Political and social turmoil across southern Europe holds several lessons for austerity’s proponents – especially for Germany. First and foremost, the dogma that solid public finances – and, more broadly, a functioning state – can be achieved only through painful austerity is an illusion. When forced to choose between their societies and their clientele, politicians may well decide that allowing social tensions to rise – even to dangerous levels – is better than sacrificing their own power bases.
In fact, when Germany embarked a decade ago on a reform program featuring major cuts to the welfare state and a more flexible labor market, it broke the rules of the eurozone’s Stability and Growth Pact. Public spending had to rise before it could fall, in order to provide some slack while renegotiating parts of the social contract.
The second lesson from southern Europe is that muddling through is unlikely to work. Building the needed support for a new social contract will require an appeal to fairness, not just to fiscal rectitude. And a mechanism to authorize the new deal – such as a grand coalition actually empowered by elections (not just reluctant support by major parties for technocratic leaders like Italy’s Mario Monti) – is essential.
Alternatively, citizens could lead re-negotiations of their countries’ very constitutional arrangements. Iceland, for example, has embarked on an unprecedented experiment in crafting a bottom-up, “crowd-sourced” constitution. Similarly, albeit less radically, ordinary citizens comprise two-thirds of Ireland’s Constitutional Convention.
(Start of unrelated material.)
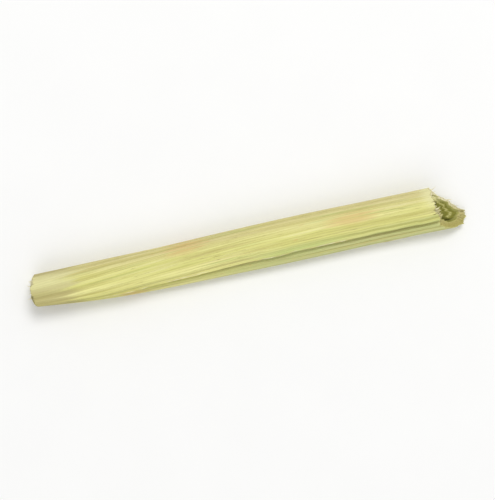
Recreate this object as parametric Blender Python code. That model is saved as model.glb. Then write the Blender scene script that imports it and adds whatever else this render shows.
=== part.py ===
"""A dried, cut length of lemongrass stalk, lying on its side.

A leaf sheath is rolled a little more than once round, and a younger leaf is folded inside it. Each is
one sheet with a wall, carried along +X from the thin end to the thick end. A sheet is described by
three numbers: the fraction across it from its first edge to its last, the fraction along the length,
and the depth below the stalk's outside.
"""
import math

import bmesh
import bpy
import numpy as np

# Sizes of the whole length, in metres
LENGTH = 0.0435
HALF_WIDTH_THICK = 0.00224
HALF_WIDTH_THIN = 0.00176
HALF_HEIGHT_THICK = 0.00160
HALF_HEIGHT_THIN = 0.00150
SWELL_POWER = 6.0             # how soon the thin end swells to the full width
CORNERING = 0.045             # 0 is an ellipse, more is a rounder-cornered box
SIDE_BOW = 0.00008            # sideways bow of the straight edge, at the middle
WAVER = 0.00005               # slow unevenness of the axis and the width
AXIS_WAVES = 1.5              # waves of it in the axis over the whole length
AXIS_WAVES_START = 0.3        # part of a wave at which the axis begins
WIDTH_WAVES = 2.0
WIDTH_WAVER_PART = 0.5        # part of the waver that the width takes

# The underside: pressed flat in the middle, lifted a little at both ends
PRESSED_FLAT = 0.00010
END_LIFT = 0.00030
LIFT_POWER = 4.0

# The sheath's roll, angles measured from +Y round to +Z
SEAM_AT_THICK_END = math.radians(121.0)
SEAM_DRIFT = math.radians(40.0)
DRIFT_POWER = 3.0
OVERLAP = math.radians(50.0)
FULL_TURN = math.radians(360.0)
SHEATH_ROLL = FULL_TURN + OVERLAP
TUCK_ROLL = math.radians(80.0)  # the stretch in which the sheet slips in under its own edge

# Walls and the gaps between the layers
SHEATH_WALL = 0.00070
LEAF_WALL = 0.00063
LAYER_GAP = 0.00008
LIP_WIDTH = 0.06              # part of a sheet's width over which its free edges thin
OUTSIDE_LIP_THINNING = 0.42   # part of the wall gone from the outer face at the very edge
INSIDE_LIP_THINNING = 0.12    # the same from the inner face

# Ribs along the outside of the sheath
RIB_COUNT = 20
RIB_DEPTH = 0.00007
STRONG_RIB_EVERY = 4
WEAK_RIB_PART = 0.62

# The thick end's cut: nearly square on top, with a tongue of the lower wall left on the near side
THICK_CUT_BACK = 0.0029       # how far the top is cut back from the tip of the tongue
THICK_CUT_SIDE = 0.0002       # how much further back the far side is than the middle
TONGUE_SPREAD = 1.3           # half widths from the far side to where the tongue has its full length
TONGUE_TOP = 0.75             # part of the height below which the tongue begins

# The thin end's cut
THIN_CUT_CROWN = 0.0006       # how far its two sides are cut back from its middle
THIN_CUT_SIDE = 0.0001        # how much further back the far side is than the middle
THIN_CUT_RISE = 0.0003        # how much further back the top is than the bottom

# Both cuts
LEAF_SHORT_AT_THIN_END = 0.0005
LEAF_SHORT_AT_THICK_END = 0.0002
RAGGED = 0.00009              # how far the fibres stand out of and back from the cut plane
FINE_RAG_PART = 0.6           # part of it in finer waves
FINE_RAG_WAVES = 2.5          # how many of the finer waves to one of the others
SHEATH_THIN_CUT_WAVES = 9.0   # waves across the sheath's cut at each end
SHEATH_THICK_CUT_WAVES = 11.0
LEAF_THIN_CUT_WAVES = 4.0     # the same across the leaf's cuts
LEAF_THICK_CUT_WAVES = 5.0

# The leaf's clearances to the sheath's own edges, as angles
LEAF_TO_INNER_EDGE = math.radians(12.0)
LEAF_TO_TUCK = math.radians(5.0)

# Mesh density
POINTS_PER_RIB = 4
SHEATH_STATIONS = 19
LEAF_STEPS = 34
LEAF_STATIONS = 15
SHARP_EDGE = math.radians(38.0)

# Finishes: colours as they look on screen, and roughness
STRAW_COLOUR = (219, 210, 132)
STRAW_ROUGHNESS = 0.62
OLIVE_COLOUR = (150, 152, 84)
OLIVE_ROUGHNESS = 0.70


def ease(value):
    """A smooth step from 0 to 1, level at both ends."""
    inside = np.clip(value, 0.0, 1.0)
    return inside * inside * (3.0 - 2.0 * inside)


def waver(along, waves, start=0.0):
    """Slow unevenness along the length, as a stalk that dried in its own shape has."""
    return WAVER * math.sin(FULL_TURN * (waves * along + start))


def half_width(along):
    """Half of the stalk's width at a fraction along its length."""
    swell = (HALF_WIDTH_THICK - HALF_WIDTH_THIN) * (1.0 - along) ** SWELL_POWER
    return HALF_WIDTH_THICK - swell + WIDTH_WAVER_PART * waver(along, WIDTH_WAVES)


def half_height(along):
    """Half of the stalk's height at a fraction along its length."""
    return HALF_HEIGHT_THIN + (HALF_HEIGHT_THICK - HALF_HEIGHT_THIN) * along


def seam_angle(along):
    """The angle at which the sheath's outer edge lies, which drifts round towards the thin end."""
    return SEAM_AT_THICK_END + SEAM_DRIFT * (1.0 - along) ** DRIFT_POWER


def side_shift(along):
    """The axis's place in Y, which keeps the far edge nearly straight while the width changes."""
    bow = SIDE_BOW * (1.0 - (2.0 * along - 1.0) ** 2)
    return HALF_WIDTH_THICK - half_width(along) + bow + waver(along, AXIS_WAVES, AXIS_WAVES_START)


def axis_height(along):
    """The axis's place in Z, which presses the middle of the underside below the ground plane."""
    lift = END_LIFT * abs(2.0 * along - 1.0) ** LIFT_POWER
    return half_height(along) - PRESSED_FLAT + lift


def place(angle, along, depth):
    """Y and Z of points at angles round the section, at depths below its outside."""
    wide = (half_width(along) - depth) / (1.0 - CORNERING)
    high = (half_height(along) - depth) / (1.0 - CORNERING)
    y = wide * (np.cos(angle) - CORNERING * np.cos(3.0 * angle)) + side_shift(along)
    z = high * (np.sin(angle) + CORNERING * np.sin(3.0 * angle)) + axis_height(along)
    return y, z


def to_far_side(y, along):
    """How far to the far side points lie, from -1 at the near side to 1 at the far side."""
    return (y - side_shift(along)) / half_width(along)


def to_top(z, along):
    """How high points lie, from 0 at the bottom of the section to 1 at its top."""
    return 0.5 + 0.5 * (z - axis_height(along)) / half_height(along)


def thick_cut(y, z):
    """X of the cut through the thick end, with its tongue below and on the near side."""
    side = to_far_side(y, 1.0)
    across = np.clip((1.0 - side) / TONGUE_SPREAD, 0.0, 1.0)
    tongue = across * ease(1.0 - to_top(z, 1.0) / TONGUE_TOP)
    return LENGTH / 2.0 - THICK_CUT_BACK * (1.0 - tongue) - THICK_CUT_SIDE * side


def thin_cut(y, z):
    """X of the cut through the thin end, whose two sides are cut back from its middle."""
    side = to_far_side(y, 0.0)
    back = THIN_CUT_CROWN * side ** 2 + THIN_CUT_SIDE * side + THIN_CUT_RISE * to_top(z, 0.0)
    return back - LENGTH / 2.0


def ragged(across, waves):
    """How unevenly a cut has gone through the fibres, as an offset along X."""
    phase = FULL_TURN * waves * across
    return RAGGED * (np.sin(phase) + FINE_RAG_PART * np.sin(FINE_RAG_WAVES * phase))


def wall_faces(across, wall):
    """Depths of a sheet's two faces below its own outside, with both free edges thinned."""
    near_edge = 1.0 - ease(np.minimum(across, 1.0 - across) / LIP_WIDTH)
    return wall * OUTSIDE_LIP_THINNING * near_edge, wall * (1.0 - INSIDE_LIP_THINNING * near_edge)


def rib_valley(across):
    """Depth of the valleys between the ribs, with the crests on the outside itself."""
    phase = across * RIB_COUNT
    wave = 0.5 - 0.5 * np.cos(FULL_TURN * phase)
    strong = np.rint(phase - 0.5) % STRONG_RIB_EVERY == 0
    return RIB_DEPTH * wave * np.where(strong, 1.0, WEAK_RIB_PART)


def sheath_tuck(across):
    """How far the sheath has moved in, so that its inner edge lies under its outer edge."""
    start = (FULL_TURN - TUCK_ROLL) / SHEATH_ROLL
    end = FULL_TURN / SHEATH_ROLL
    return (SHEATH_WALL + LAYER_GAP) * ease((across - start) / (end - start))


def sheath_section(across, along):
    """The outer and the inner line of the sheath at one station, each an array of points."""
    angle = seam_angle(along) - across * SHEATH_ROLL
    tuck = sheath_tuck(across)
    outer_face, inner_face = wall_faces(across, SHEATH_WALL)
    lines = []
    for depth in (tuck + outer_face + rib_valley(across), tuck + inner_face):
        y, z = place(angle, along, depth)
        z = np.maximum(z, 0.0)
        start = thin_cut(y, z) + ragged(across, SHEATH_THIN_CUT_WAVES)
        end = thick_cut(y, z) + ragged(across, SHEATH_THICK_CUT_WAVES)
        x = start * (1.0 - along) + end * along
        lines.append(np.stack((x, y, z), axis=-1))
    return lines


def leaf_section(across, along):
    """The outer and the inner line of the folded leaf at one station."""
    first = seam_angle(along) - OVERLAP - LEAF_TO_INNER_EDGE
    last = seam_angle(along) - FULL_TURN + TUCK_ROLL + LEAF_TO_TUCK
    angle = first + across * (last - first)
    outside = SHEATH_WALL + LAYER_GAP
    lines = []
    for face in wall_faces(across, LEAF_WALL):
        y, z = place(angle, along, outside + face)
        start = thin_cut(y, z) + LEAF_SHORT_AT_THIN_END + ragged(across, LEAF_THIN_CUT_WAVES)
        end = thick_cut(y, z) - LEAF_SHORT_AT_THICK_END + ragged(across, LEAF_THICK_CUT_WAVES)
        x = start * (1.0 - along) + end * along
        lines.append(np.stack((x, y, z), axis=-1))
    return lines


def extrude_sheet(name, section, steps, stations, material):
    """Extrude a strip of faces through the stations, and move each copy onto its section."""
    across = np.linspace(0.0, 1.0, steps + 1)
    shapes = [np.concatenate(section(across, along)) for along in np.linspace(0.0, 1.0, stations)]
    bm = bmesh.new()
    number = bm.verts.layers.int.new("place_in_section")
    corners = []
    for index, point in enumerate(shapes[0]):
        corner = bm.verts.new(point)
        corner[number] = index
        corners.append(corner)
    inner = steps + 1
    cap = []
    for step in range(steps):
        ring = (step, step + 1, inner + step + 1, inner + step)
        cap.append(bm.faces.new([corners[index] for index in ring]))
    for shape in shapes[1:]:
        edges = list(dict.fromkeys(edge for face in cap for edge in face.edges))
        made = bmesh.ops.extrude_face_region(bm, geom=cap + edges)["geom"]
        cap = [item for item in made if isinstance(item, bmesh.types.BMFace)]
        for corner in made:
            if isinstance(corner, bmesh.types.BMVert):
                corner.co = shape[corner[number]]
    bmesh.ops.recalc_face_normals(bm, faces=bm.faces)
    mesh = bpy.data.meshes.new(name)
    bm.to_mesh(mesh)
    bm.free()
    mesh.shade_smooth()
    mesh.set_sharp_from_angle(angle=SHARP_EDGE)
    mesh.materials.append(material)
    piece = bpy.data.objects.new(name, mesh)
    bpy.context.scene.collection.objects.link(piece)
    return piece


def linear(red, green, blue):
    """A colour given as it looks on screen, 0 to 255, as the linear values a shader takes."""
    shares = (value / 255.0 for value in (red, green, blue))
    return tuple(s / 12.92 if s <= 0.04045 else ((s + 0.055) / 1.055) ** 2.4 for s in shares) + (1.0,)


def plant_material(name, colour, roughness):
    """A matt Principled material for dried leaf."""
    material = bpy.data.materials.new(name)
    material.use_nodes = True
    shader = material.node_tree.nodes["Principled BSDF"]
    shader.inputs["Base Color"].default_value = colour
    shader.inputs["Roughness"].default_value = roughness
    shader.inputs["Metallic"].default_value = 0.0
    return material


def centre_on_ground(pieces):
    """Move the pieces so that the middle of their common box lies over the origin."""
    bpy.context.view_layer.update()
    corners = np.array([corner.co for piece in pieces for corner in piece.data.vertices])
    middle = (corners.min(axis=0) + corners.max(axis=0)) / 2.0
    for piece in pieces:
        for corner in piece.data.vertices:
            corner.co.x -= middle[0]
            corner.co.y -= middle[1]


def main():
    """Clear the scene and make the two pieces of the stalk."""
    for old in list(bpy.data.objects):
        bpy.data.objects.remove(old, do_unlink=True)
    straw = plant_material("dry_straw_sheath", linear(*STRAW_COLOUR), STRAW_ROUGHNESS)
    olive = plant_material("dry_olive_leaf", linear(*OLIVE_COLOUR), OLIVE_ROUGHNESS)
    sheath = extrude_sheet("outer_sheath", sheath_section, RIB_COUNT * POINTS_PER_RIB,
                           SHEATH_STATIONS, straw)
    leaf = extrude_sheet("inner_leaf", leaf_section, LEAF_STEPS, LEAF_STATIONS, olive)
    centre_on_ground([sheath, leaf])


main()
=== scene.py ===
"""The looks of a dried, cut length of lemongrass stalk that lies on its side.

A straw-coloured leaf sheath is rolled a little more than once round a folded olive-green leaf.
Both are sheets with a wall. Each is worked out here from three numbers that run from 0 to 1: across
the sheet, along the stalk, and down through the wall. The two sheets follow the same rule as the
stalk's solids, with finer ribs, veins and torn cuts, and loose fibres are added where the knife and
the drying left them.
"""

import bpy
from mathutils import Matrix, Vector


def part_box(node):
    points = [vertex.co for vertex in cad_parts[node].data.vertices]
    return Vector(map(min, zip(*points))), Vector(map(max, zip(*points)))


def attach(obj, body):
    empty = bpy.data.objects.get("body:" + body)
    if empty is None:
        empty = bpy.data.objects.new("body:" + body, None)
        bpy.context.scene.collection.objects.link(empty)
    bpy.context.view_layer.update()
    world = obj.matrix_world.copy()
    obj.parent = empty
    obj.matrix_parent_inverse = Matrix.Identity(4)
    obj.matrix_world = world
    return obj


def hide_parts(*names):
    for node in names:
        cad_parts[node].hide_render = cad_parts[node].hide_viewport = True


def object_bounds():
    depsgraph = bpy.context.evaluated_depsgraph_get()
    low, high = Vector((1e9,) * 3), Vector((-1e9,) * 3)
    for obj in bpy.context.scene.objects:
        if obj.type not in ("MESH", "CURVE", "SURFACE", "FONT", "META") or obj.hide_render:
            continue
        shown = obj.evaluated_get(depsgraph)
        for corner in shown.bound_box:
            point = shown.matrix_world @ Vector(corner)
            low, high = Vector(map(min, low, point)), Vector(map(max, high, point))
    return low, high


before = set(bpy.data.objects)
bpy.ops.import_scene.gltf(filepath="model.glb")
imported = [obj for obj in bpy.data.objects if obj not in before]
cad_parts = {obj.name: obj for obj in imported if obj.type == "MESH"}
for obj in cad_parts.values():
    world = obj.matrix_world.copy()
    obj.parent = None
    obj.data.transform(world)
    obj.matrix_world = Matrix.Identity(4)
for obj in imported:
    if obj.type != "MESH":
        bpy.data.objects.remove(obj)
CAD_BOX = [list(corner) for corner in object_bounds()]

import logging
import math
from dataclasses import dataclass
from enum import Enum
from typing import Callable, Union

import bpy
import numpy as np
from numpy.typing import NDArray

Array = NDArray[np.float64]
Pair = tuple[float, float]
Triple = tuple[float, float, float]
Colour = Triple
Surface = Callable[[Array, Array, Array], Array]
Piece = bpy.types.Object
Socket = bpy.types.NodeSocket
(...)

If southern eurozone countries followed this route, they would have to ensure that it ultimately intersects with the paths of the northern European members. While all eurozone countries do not have to converge on a single model, their interdependence means that a pan-European social and economic settlement is needed.
European leaders must move beyond the increasingly implausible mantra of “belt tightening today; full bellies tomorrow,” and recognize that, at its core, the euro crisis is a political crisis. Rather than focus on quick policy fixes, Europe’s leaders need to pursue long-term solutions. And that includes new social contracts.